The families said the three experienced travelers were visiting an area, famous for a waterfall, that often draws tourists.
Friends had told them "that this was a beautiful area and a safe area," said Rapp, of Boise, Idaho.
Shane Bauer, 27, is a freelance journalist. The Pacific News Service had hired him to cover the Kurdish elections. He and Shourd, 31, are dating and had been living in Damascus, Syria. She teaches English and has written for various online publications.
Joshua Fattal, 27, went to visit them after traveling overseas on a teaching fellowship with the International Honors Program from January to June.

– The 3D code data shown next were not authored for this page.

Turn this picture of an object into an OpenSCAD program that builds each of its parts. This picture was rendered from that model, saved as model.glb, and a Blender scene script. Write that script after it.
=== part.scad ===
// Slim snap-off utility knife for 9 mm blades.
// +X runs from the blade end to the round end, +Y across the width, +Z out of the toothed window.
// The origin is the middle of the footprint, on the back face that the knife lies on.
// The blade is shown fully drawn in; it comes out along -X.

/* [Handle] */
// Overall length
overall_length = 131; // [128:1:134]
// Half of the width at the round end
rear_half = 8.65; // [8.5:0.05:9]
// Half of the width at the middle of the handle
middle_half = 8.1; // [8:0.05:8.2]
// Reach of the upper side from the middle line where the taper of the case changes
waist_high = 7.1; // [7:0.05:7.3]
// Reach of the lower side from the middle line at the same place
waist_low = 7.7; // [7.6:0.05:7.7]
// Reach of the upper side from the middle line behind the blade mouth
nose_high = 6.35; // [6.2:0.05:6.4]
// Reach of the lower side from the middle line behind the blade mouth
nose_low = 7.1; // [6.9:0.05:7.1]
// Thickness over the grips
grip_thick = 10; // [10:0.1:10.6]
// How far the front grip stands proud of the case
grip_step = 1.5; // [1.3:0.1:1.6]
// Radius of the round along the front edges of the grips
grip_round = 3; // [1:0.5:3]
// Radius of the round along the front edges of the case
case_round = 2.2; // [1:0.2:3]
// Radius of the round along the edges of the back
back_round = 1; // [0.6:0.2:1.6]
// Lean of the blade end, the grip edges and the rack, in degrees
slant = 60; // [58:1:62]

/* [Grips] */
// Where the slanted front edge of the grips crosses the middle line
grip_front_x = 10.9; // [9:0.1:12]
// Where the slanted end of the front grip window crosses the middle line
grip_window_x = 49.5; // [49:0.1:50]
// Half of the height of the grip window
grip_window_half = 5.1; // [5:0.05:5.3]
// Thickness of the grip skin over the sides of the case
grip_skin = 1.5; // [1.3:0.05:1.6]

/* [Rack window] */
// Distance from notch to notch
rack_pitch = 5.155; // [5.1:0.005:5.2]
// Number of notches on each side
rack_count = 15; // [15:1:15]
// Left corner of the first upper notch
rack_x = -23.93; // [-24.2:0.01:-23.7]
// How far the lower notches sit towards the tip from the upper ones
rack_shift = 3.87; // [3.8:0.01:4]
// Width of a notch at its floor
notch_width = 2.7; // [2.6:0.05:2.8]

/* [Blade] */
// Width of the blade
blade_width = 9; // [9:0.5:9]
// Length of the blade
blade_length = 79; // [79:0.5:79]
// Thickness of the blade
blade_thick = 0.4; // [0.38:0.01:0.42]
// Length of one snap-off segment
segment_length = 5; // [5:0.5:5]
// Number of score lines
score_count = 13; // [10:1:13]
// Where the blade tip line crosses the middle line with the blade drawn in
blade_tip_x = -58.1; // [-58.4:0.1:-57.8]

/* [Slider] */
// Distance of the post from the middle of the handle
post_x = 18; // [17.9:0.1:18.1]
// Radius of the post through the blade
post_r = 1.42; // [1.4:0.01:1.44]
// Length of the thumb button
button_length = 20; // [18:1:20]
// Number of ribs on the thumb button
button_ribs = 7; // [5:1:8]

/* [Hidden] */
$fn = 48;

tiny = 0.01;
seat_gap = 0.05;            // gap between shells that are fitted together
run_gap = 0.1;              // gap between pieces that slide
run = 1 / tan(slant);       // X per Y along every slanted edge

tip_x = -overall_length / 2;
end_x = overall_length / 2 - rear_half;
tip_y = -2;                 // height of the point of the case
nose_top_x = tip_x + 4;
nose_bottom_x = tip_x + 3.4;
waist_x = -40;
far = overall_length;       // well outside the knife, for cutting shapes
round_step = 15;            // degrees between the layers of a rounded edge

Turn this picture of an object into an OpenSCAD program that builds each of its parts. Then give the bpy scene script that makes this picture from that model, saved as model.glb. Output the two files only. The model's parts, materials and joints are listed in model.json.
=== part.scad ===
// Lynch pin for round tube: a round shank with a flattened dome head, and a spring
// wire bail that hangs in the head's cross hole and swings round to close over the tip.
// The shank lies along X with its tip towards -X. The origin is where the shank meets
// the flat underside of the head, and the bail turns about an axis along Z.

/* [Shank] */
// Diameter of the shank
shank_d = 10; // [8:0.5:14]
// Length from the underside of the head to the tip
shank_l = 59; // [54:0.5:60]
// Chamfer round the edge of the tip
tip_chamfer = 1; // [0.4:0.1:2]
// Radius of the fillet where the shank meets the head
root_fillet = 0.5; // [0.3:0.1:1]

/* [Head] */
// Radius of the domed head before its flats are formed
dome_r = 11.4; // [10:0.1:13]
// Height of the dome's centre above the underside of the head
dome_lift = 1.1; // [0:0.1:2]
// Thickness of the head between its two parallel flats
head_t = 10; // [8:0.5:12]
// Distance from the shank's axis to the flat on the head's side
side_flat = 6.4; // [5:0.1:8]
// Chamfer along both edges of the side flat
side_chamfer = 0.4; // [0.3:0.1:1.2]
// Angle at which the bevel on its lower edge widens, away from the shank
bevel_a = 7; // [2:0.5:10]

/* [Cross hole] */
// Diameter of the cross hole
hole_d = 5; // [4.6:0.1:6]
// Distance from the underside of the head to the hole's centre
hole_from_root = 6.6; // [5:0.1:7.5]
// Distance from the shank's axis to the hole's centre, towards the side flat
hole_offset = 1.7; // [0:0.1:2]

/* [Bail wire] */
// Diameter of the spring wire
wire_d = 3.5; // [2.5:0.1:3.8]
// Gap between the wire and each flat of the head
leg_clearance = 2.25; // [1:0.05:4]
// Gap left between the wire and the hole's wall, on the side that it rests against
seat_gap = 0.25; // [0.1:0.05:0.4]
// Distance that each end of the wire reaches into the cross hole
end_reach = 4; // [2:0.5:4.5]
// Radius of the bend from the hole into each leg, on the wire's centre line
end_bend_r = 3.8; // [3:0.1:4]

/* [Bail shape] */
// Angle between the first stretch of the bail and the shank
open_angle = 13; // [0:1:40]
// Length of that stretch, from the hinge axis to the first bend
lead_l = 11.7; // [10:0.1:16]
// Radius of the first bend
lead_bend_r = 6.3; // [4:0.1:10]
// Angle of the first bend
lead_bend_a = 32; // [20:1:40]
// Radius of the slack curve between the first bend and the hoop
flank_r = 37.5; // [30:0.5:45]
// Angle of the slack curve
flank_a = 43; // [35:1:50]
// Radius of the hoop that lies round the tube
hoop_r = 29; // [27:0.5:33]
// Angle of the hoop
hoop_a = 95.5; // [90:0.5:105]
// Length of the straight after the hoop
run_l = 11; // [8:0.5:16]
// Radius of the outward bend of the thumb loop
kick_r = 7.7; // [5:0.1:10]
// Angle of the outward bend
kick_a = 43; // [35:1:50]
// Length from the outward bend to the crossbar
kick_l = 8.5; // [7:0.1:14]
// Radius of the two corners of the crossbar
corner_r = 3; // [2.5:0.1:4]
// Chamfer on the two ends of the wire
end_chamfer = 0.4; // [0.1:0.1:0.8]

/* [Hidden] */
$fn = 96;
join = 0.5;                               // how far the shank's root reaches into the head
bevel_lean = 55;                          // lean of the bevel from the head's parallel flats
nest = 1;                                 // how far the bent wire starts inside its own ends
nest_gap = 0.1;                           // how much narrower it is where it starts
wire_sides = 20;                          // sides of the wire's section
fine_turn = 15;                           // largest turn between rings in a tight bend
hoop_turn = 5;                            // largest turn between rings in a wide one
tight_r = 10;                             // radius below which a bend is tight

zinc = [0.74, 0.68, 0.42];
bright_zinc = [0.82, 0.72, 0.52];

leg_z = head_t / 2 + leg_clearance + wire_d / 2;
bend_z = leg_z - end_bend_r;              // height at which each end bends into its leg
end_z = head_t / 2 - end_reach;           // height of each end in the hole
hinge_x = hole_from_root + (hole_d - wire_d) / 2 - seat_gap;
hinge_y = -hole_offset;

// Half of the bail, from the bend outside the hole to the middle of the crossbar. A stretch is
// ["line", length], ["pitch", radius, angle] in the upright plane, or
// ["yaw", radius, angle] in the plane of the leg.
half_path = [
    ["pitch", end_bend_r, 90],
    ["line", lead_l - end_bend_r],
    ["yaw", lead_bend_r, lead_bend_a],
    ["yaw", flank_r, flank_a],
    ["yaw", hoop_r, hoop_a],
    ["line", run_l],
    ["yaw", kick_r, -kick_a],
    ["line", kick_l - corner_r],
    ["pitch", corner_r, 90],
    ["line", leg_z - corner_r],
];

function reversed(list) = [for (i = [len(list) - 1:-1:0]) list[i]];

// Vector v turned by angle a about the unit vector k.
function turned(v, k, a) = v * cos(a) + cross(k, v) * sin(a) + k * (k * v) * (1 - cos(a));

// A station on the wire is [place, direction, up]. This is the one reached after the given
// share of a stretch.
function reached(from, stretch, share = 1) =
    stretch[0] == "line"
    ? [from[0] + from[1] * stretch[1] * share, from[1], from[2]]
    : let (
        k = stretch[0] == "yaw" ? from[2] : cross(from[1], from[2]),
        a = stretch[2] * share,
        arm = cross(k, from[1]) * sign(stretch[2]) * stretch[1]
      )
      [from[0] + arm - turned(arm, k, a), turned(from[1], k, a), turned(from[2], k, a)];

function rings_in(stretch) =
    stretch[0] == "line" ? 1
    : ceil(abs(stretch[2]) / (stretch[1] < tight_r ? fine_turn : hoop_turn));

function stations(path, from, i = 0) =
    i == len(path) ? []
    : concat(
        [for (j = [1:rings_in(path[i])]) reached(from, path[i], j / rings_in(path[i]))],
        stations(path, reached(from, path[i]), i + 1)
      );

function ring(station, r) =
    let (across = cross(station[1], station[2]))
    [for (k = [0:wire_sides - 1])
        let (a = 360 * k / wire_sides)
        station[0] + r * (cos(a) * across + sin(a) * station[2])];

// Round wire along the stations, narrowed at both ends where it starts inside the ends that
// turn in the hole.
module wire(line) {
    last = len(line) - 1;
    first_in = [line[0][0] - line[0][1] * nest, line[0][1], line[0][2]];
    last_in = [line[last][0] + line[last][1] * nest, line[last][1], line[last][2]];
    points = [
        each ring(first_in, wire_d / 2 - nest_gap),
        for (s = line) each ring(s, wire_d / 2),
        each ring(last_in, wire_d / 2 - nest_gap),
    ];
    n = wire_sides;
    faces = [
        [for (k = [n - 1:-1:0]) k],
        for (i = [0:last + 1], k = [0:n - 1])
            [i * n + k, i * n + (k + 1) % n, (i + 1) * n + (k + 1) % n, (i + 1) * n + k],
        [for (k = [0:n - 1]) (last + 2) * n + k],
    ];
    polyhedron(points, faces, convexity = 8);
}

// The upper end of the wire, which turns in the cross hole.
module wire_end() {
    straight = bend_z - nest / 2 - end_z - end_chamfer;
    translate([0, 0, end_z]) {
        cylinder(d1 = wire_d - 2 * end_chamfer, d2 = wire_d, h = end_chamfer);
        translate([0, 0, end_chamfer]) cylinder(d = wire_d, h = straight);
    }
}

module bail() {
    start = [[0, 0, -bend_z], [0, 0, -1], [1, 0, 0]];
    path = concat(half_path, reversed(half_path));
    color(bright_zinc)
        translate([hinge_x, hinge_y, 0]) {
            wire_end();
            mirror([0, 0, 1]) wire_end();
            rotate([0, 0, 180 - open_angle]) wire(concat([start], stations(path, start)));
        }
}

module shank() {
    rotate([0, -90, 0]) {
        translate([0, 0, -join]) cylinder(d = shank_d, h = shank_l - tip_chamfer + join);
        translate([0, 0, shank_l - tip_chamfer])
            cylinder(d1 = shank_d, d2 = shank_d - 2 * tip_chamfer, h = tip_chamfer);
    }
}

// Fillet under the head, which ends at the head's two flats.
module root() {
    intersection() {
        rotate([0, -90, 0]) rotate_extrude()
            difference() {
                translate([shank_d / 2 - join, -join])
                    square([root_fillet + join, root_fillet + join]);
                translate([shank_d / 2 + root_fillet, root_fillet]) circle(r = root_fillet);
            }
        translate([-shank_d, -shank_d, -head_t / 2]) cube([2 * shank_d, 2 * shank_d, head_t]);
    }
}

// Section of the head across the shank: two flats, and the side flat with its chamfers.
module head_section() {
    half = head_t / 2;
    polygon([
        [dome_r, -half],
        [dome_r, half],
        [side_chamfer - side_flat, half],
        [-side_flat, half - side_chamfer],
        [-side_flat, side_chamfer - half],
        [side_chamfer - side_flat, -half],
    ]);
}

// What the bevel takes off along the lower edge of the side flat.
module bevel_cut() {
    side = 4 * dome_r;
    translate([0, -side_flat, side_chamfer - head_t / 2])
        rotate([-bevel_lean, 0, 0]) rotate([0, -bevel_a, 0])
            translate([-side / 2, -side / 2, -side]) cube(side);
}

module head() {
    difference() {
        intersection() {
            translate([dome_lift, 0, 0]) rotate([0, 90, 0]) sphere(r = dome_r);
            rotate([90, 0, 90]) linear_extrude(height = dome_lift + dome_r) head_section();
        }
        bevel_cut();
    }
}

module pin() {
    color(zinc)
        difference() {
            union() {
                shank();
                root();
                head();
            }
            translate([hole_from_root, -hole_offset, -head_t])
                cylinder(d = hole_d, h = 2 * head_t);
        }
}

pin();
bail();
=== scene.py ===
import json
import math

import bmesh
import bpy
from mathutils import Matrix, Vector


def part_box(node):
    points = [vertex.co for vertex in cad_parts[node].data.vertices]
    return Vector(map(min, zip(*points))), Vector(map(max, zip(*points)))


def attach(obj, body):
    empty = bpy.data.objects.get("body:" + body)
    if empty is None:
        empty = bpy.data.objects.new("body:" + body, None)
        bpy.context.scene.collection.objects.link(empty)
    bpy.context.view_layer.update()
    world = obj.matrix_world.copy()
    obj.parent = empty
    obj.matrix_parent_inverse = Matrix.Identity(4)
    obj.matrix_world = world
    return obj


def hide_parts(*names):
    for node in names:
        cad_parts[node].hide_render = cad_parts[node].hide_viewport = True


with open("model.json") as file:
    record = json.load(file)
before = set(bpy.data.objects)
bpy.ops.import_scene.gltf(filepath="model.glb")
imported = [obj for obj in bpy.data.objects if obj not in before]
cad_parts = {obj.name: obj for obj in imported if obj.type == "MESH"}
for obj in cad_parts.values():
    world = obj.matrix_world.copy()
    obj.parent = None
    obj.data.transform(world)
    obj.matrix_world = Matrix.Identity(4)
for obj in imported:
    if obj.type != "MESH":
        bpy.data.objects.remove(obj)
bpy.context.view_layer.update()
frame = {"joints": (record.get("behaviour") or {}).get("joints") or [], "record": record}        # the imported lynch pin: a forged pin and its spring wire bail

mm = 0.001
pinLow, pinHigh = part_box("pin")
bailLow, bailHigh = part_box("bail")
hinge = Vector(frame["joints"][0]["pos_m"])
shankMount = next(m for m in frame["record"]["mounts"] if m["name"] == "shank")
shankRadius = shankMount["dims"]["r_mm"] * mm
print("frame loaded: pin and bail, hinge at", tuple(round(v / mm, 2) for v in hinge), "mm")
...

All three are graduates of the University of California, Berkeley.
The United States and Iran have not had formal diplomatic relations since the since 1979, when militant students took Americans hostage for 444 days at the U.S. Embassy in Tehran.
Clinton issued a statement Saturday urging Iran to let the hikers go. Diplomats from Iraq and Switzerland, which represents U.S. interests in Iran, also have tried to intervene on the backpackers' behalf.